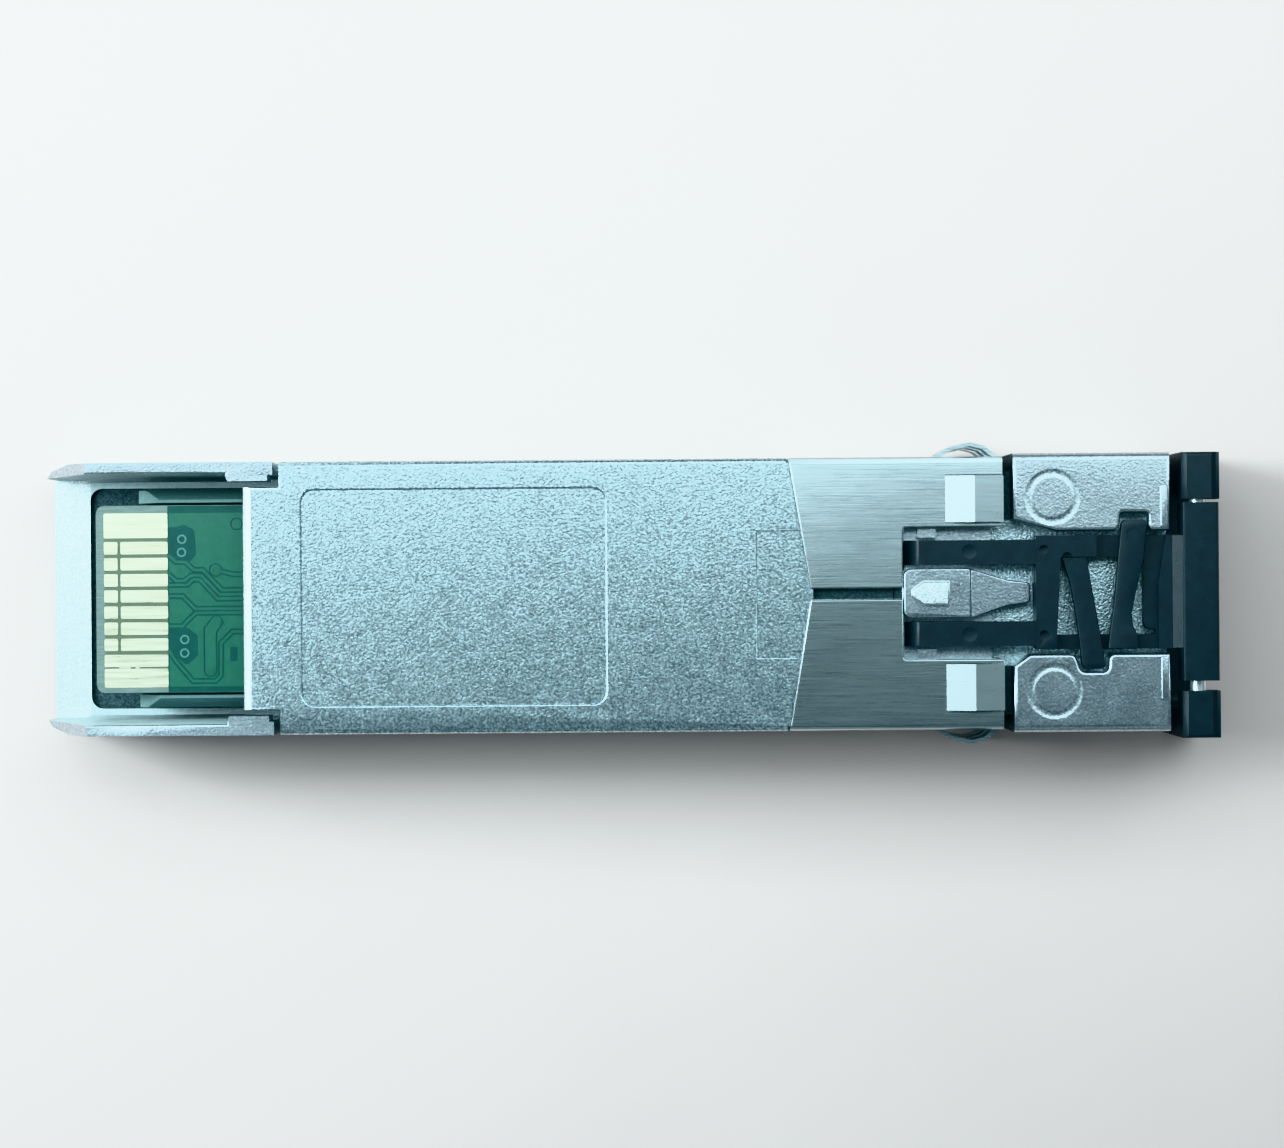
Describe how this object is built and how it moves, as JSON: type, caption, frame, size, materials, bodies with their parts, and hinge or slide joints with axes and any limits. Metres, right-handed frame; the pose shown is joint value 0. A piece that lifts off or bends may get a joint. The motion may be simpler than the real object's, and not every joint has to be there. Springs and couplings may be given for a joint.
{
  "type": "optical transceiver module",
  "caption": "Pluggable optical transceiver with a die-cast body, shield collar, card-edge board, duplex fibre receptacle, spring-return latch slider and hinged pull bail.",
  "frame": {"origin": "middle of the module's footprint on its label face", "axes": "+X towards the fibre receptacle, +Z towards the latch side, +Y to the left of someone looking along +X with the latch side up"},
  "size_m": [0.0584, 0.0148, 0.0089],
  "materials": {
    "die_cast": "satin",
    "steel_sheet": "satin",
    "board": "gloss",
    "optics_metal": "polished",
    "ceramic": "satin",
    "flex_film": "gloss",
    "chip_package": "matte",
    "tinned_metal": "satin",
    "thermal_rubber": "matte",
    "black_plastic": "satin",
    "pin_steel": "polished"
  },
  "bodies": {
    "housing": {"main_housing": "die_cast", "bottom_cover": "die_cast", "emi_collar": "steel_sheet", "circuit_board": "board", "transmitter_can": "optics_metal", "transmitter_can_sleeve": "ceramic", "receiver_can": "optics_metal", "receiver_can_sleeve": "ceramic", "optics_clamp": "black_plastic", "transmitter_flex": "flex_film", "receiver_flex": "flex_film", "laser_driver": "chip_package", "receive_amplifier": "chip_package", "controller": "chip_package", "memory_chip": "chip_package", "supply_inductor_tx": "tinned_metal", "supply_inductor_rx": "tinned_metal", "bulk_capacitor_tx": "ceramic", "bulk_capacitor_rx": "ceramic", "coupling_capacitor_tx": "ceramic", "coupling_capacitor_rx": "ceramic", "thermal_pad": "thermal_rubber"},
    "slider": {"latch_slider": "black_plastic", "leaf_spring_rear": "black_plastic", "leaf_spring_front": "black_plastic", "bail_pin": "pin_steel"},
    "bail": {"bail": "black_plastic"}
  },
  "joints": [
    {"name": "slider_pull", "type": "slide", "parent": "housing", "child": "slider", "axis": [1, 0, 0], "range_m": [0, 0.0012], "stiffness_N_per_m": 1200, "deforming": ["leaf_spring_rear", "leaf_spring_front"]},
    {"name": "bail_hinge", "type": "hinge", "parent": "slider", "child": "bail", "pos_m": [0.02816, 0, 0.00758], "axis": [0, -1, 0], "range_deg": [0, 90]}
  ]
}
· · ·
## AIM
Take every line from the data above that holds "caption" and copy it out.

## RESPONSE TO THE TASK
Describe how this object is built and how it moves, as JSON: type, caption, frame, size, materials, bodies with their parts, and hinge or slide joints with axes and any limits. Metres, right-handed frame; the pose shown is joint value 0. A piece that lifts off or bends may get a joint. The motion may be simpler than the real object's, and not every joint has to be there. Springs and couplings may be given for a joint.
  "caption": "Pluggable optical transceiver with a die-cast body, shield collar, card-edge board, duplex fibre receptacle, spring-return latch slider and hinged pull bail.",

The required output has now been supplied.